Conclusions: The Court did not overrule or displace the proposition that late deposits attract disallowance; instead it required a fact-specific inquiry into the cause of delay before mechanically applying the principle.
Issue 2 - Effect of marginal delay caused by technical portal failure on disallowance
Legal framework: Principles of attribution and fault in assessing compliance with statutory due dates; interplay with statutory deeming provisions that treat late deposits as income absent justification.
Precedent Treatment: The assessee relied on a coordinate-tribunal decision where marginal delays caused by EPFO/ESI portal malfunction were held not to be attributable to the assessee and disallowance was deleted. The CIT(A) had applied the Supreme Court rule without accepting the factual justification of technical failure.
Interpretation and reasoning: The Tribunal recognized the factual assertion that delays were marginal (one day in the principal instance) and arose from technical errors in the EPF/ESI portals. The Tribunal accepted the logical premise of the coordinate-tribunal decision: if the delay is not attributable to the assessee but to system failure, the assessee cannot be fastened with the statutory liability as if it were a voluntary late payment.
Ratio vs. Obiter: The Tribunal's endorsement of the principle that genuine, non-attributable technical failures negate the basis for disallowance is treated as operative ratio for the present facts; the citation of the coordinate-tribunal decision is relied upon as persuasive precedent (followed for factually similar situations).
Conclusions: Marginal delays caused by portal malfunction may negate the application of the disallowance rule; but such a conclusion requires factual verification rather than automatic acceptance or rejection.
Issue 3 - Requirement of factual verification and remand to Assessing Officer; effect on application of precedents
Legal framework: Fact-findings by the Assessing Officer on compliance and cause of delay are central to application of statutory disallowance; appellate/adjudicatory bodies may remit matters for factual verification where contested factual averments (e.g., system failure) are pleaded.
Precedent Treatment: The Tribunal compared the lower appellate authority's reliance on the Supreme Court authority with the coordinate-tribunal decision favorable to the assessee. Rather than directly deciding the factual dispute on the record, the Tribunal found such factual assertions necessitated verification at the AO level.

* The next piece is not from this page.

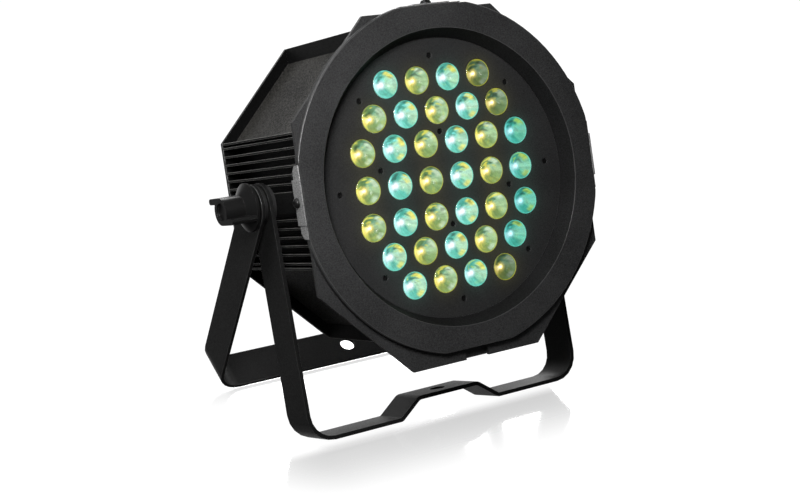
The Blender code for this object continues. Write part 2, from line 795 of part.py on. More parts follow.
def socket_shell(name, centre, holes=()):
    """A panel socket's metal shell: a flange outside the panel and an open tube through it."""
    x, z = centre
    across, up = SHELL_HALF
    plate = rounded_box((x - across, z - up), (x + across, z + up), FITTING_CORNER)
    bore = circle(centre, XLR_BORE, LARGE_ROUND)
    shell = solid(
        name,
        DARK_STEEL,
        HEAD,
        lambda bm: sheet(bm, [plate, bore, *holes], FLANGE_START, SOCKET_FLANGE),
    )
    walls = [circle(centre, XLR_RADIUS, LARGE_ROUND), bore]
    combine(shell, "tube", lambda bm: sheet(bm, walls, SHELL_FRONT, FLANGE_START + PAST), "UNION")


def contact_spots(centre):
    return [(centre[0] + dx, centre[1] + dz) for dx, dz in CONTACT_SPOTS]


def build_dmx_sockets():
    socket_shell("dmx_in_shell", DMX_IN)
    insert = solid(
        "dmx_in_insert",
        BLACK_PLASTIC,
        HEAD,
        lambda bm: rod(bm, "Y", DMX_IN, XLR_BORE - GAP, INSERT_FRONT, DMX_IN_FLOOR, ROUND),
    )

    def pins(bm):
        for spot in contact_spots(DMX_IN):
            rod(bm, "Y", spot, PIN_RADIUS, DMX_IN_FLOOR - PAST, PIN_END, 8)

    combine(insert, "pins", pins, "UNION")

    x, z = DMX_OUT
    slot = [(x + dx, z + dz) for dx, dz in LATCH_SLOT]
    socket_shell("dmx_out_shell", DMX_OUT, [rounded_box(*slot, 0.5, 1)])
    block = solid(
        "dmx_out_insert",
        BLACK_PLASTIC,
        HEAD,
        lambda bm: rod(bm, "Y", DMX_OUT, OUT_BLOCK_RADIUS, INSERT_FRONT, OUT_BLOCK_END, ROUND),
    )

    def contact_holes(bm):
        for spot in contact_spots(DMX_OUT):
            rod(bm, "Y", spot, CONTACT_HOLE_RADIUS, CONTACT_HOLE_FLOOR, OUT_BLOCK_END + PAST, 8)

    combine(block, "contact_holes", contact_holes)
    # The tab starts behind the end of the shell's tube, so that it can be pressed down past it.
    (tab_left, tab_bottom), (tab_right, tab_top) = LATCH_TAB
    tab_low = (x + tab_left, FLANGE_START + PAST + GAP, z + tab_bottom)
    tab_high = (x + tab_right, SOCKET_FLANGE + LATCH_TAB_PROUD, z + tab_top)
    origin = (x, FLANGE_START, z + (tab_bottom + tab_top) / 2)
    tab = solid("dmx_out_latch", STEEL, HEAD, lambda bm: box(bm, tab_low, tab_high), origin)
    round_edges(tab, 0.4, 1)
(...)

Interpretation and reasoning: The Tribunal reasoned that while legal principles from higher courts govern, their application depends on the factual matrix. Where an assessee alleges portal malfunction and produces explanatory material (affidavit, screenshots, emails), the correctness of those materials must be tested at the fact-finding stage. Consequently, a remand to the AO was appropriate to verify veracity and then apply the applicable ratio (including the coordinate-tribunal approach where facts warrant).
Ratio vs. Obiter: The directive to remit for factual verification is the operative ratio of the Tribunal's order in this matter. Observations on the relative force of the Supreme Court and coordinate-tribunal decisions are explanatory and procedural guidance for the AO (ratio as to remand; obiter as to comparative judicial authority).
Conclusions: The Tribunal directed the AO to verify the factual basis for the assessee's claim of technical failure and thereafter decide in accordance with the applicable legal ratio (including adopting the coordinate-tribunal approach where supported by facts). The appeal was allowed for statistical purposes to give effect to that remand-direction.
Ancillary observations
1. The Tribunal declined to substitute its own factual finding on the record where the assessee asserted portal malfunction and had tendered supporting material; instead it remitted the matter for primary fact-finding by the AO.
2. The Tribunal confirmed that application of an entrenched legal principle (disallowance for late deposit) does not preclude relief where the factual cause of delay negates attribution of fault to the assessee; factual veracity is determinative.
3. The ultimate decision was procedural: the appeal was allowed for statistical purposes with directions to the AO to undertake verification and decide afresh in light of the factual findings and the legal ratios discussed above.